The main risk is adopting tools because you were sold a promise. If a tool needs hours a week to manage, it is not a solution - it is another job.
How to choose the right digital solutions for your stage
If you are just starting out, your priority is credibility and clarity. You need a professional presence that makes it easy for someone to check you out and contact you. A basic but well-considered site and brand identity often beats a busy site stuffed with features.
If you are established but stuck, your priority is conversion. That might mean tightening your messaging, improving your calls to action, adding stronger proof, and making sure mobile visitors can enquire in seconds.
If you are growing quickly, your priority is reliability and process. You need the site and enquiry flow to cope with increased demand, and you need support so changes are handled properly rather than patched in.
And if you are running paid ads, your priority is relevance. Sending traffic to a generic homepage is a common mistake. Build specific pages that match the advert and answer the exact question the visitor has.
What a good partner should feel like
Most small business owners are not looking for a lecture on technology. They are looking for someone who will take ownership, translate needs into clear actions, and deliver something built with care and expertise.
A good digital partner will ask about your services, margins, service area, capacity, and what a “good enquiry” looks like. They will explain trade-offs in plain English. They will not push you into features you do not need, and they will design around how your customers decide.

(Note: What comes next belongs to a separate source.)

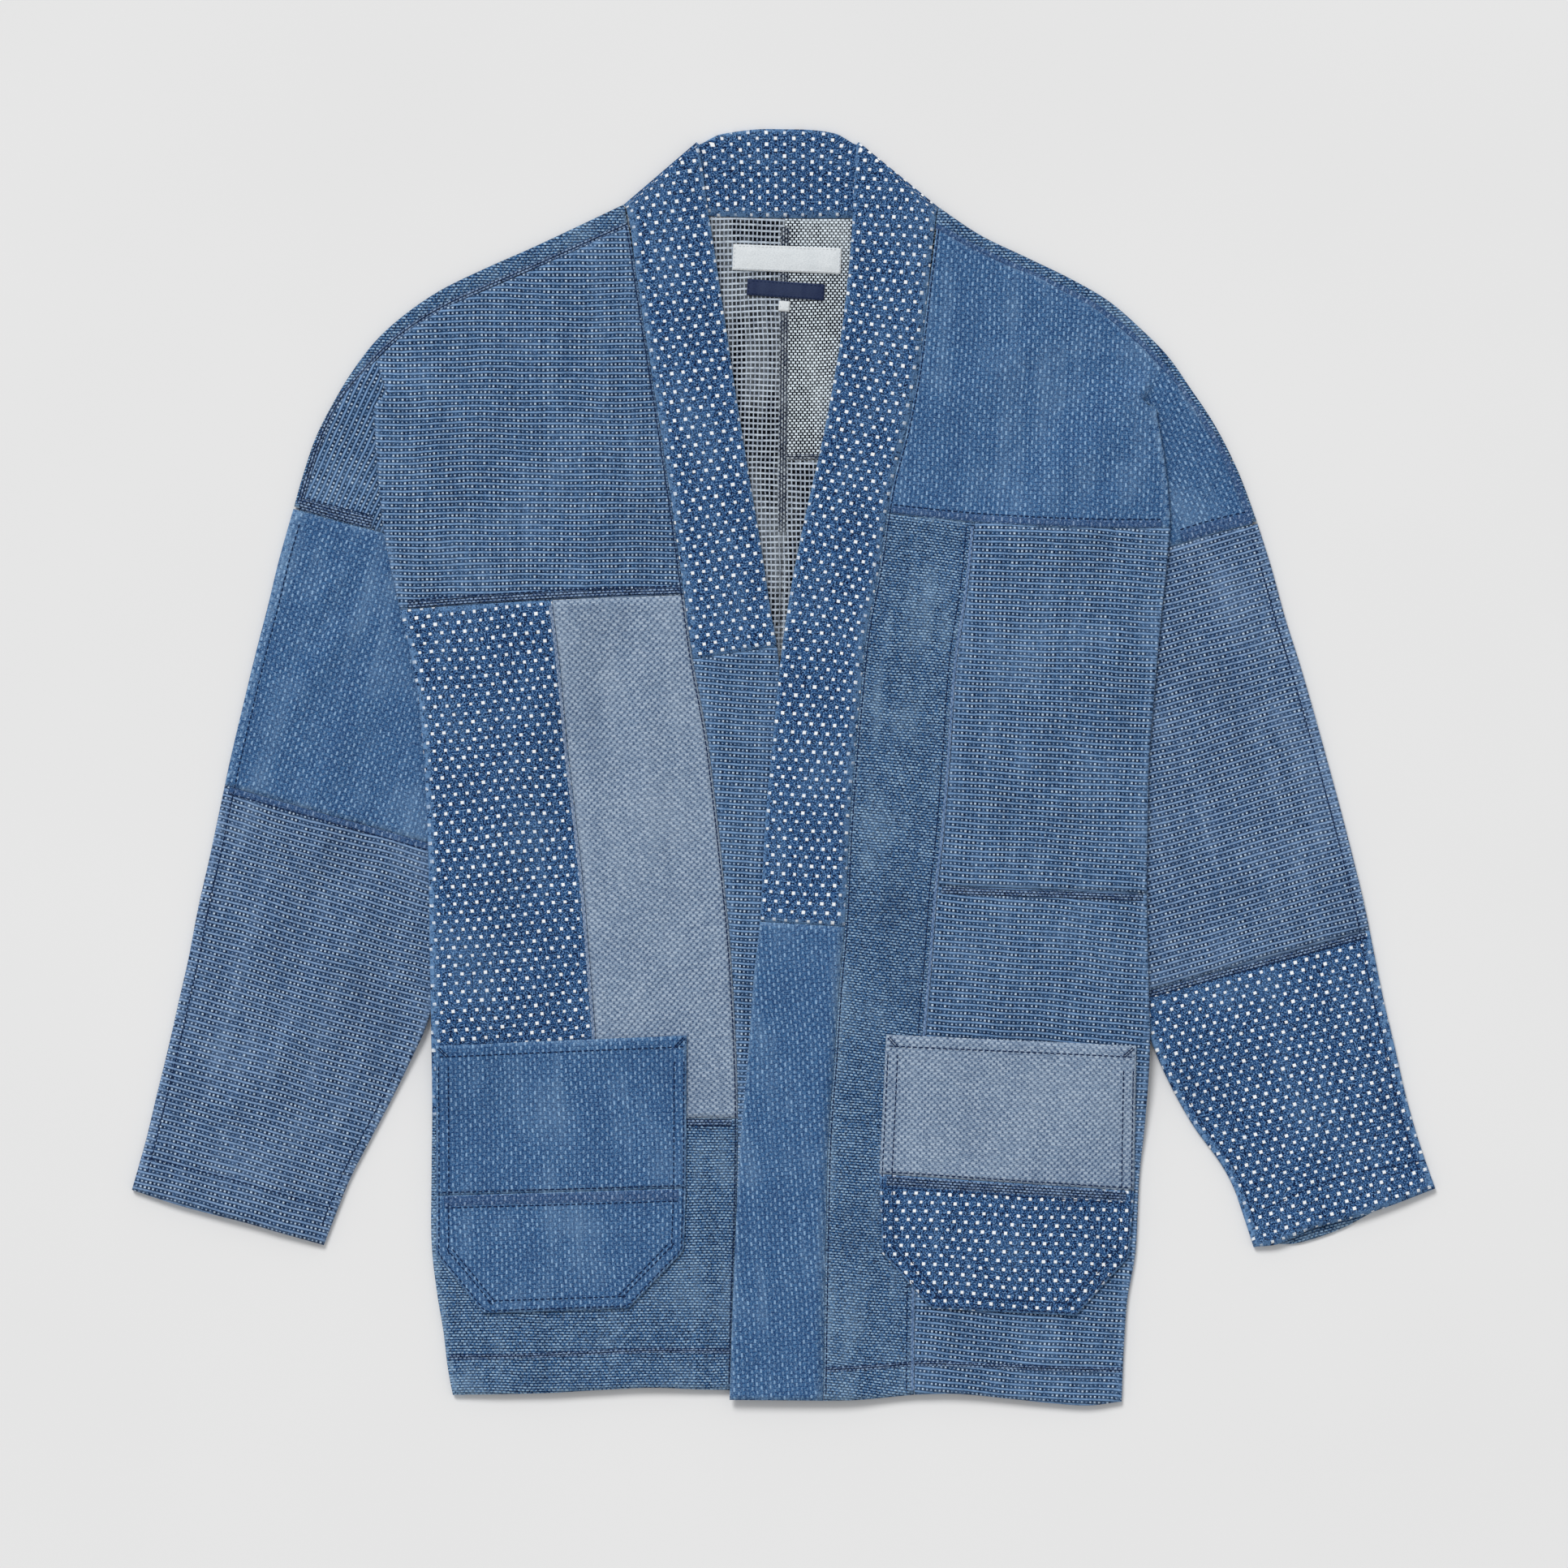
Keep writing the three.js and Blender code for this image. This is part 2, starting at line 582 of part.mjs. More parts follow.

If you want a single partner to handle both a bespoke website and corporate identity, with ongoing support available as you grow, that is exactly the sort of end-to-end work we do at ITWizrd. If you would like to talk it through, book your free no obligation consultation today!! https://ITWizrd.co.uk
A final thought to keep you grounded: the best digital setup is the one you can keep consistent. Choose the solutions that make your business easier to find, easier to trust, and easier to contact - then keep refining the message as your reputation grows.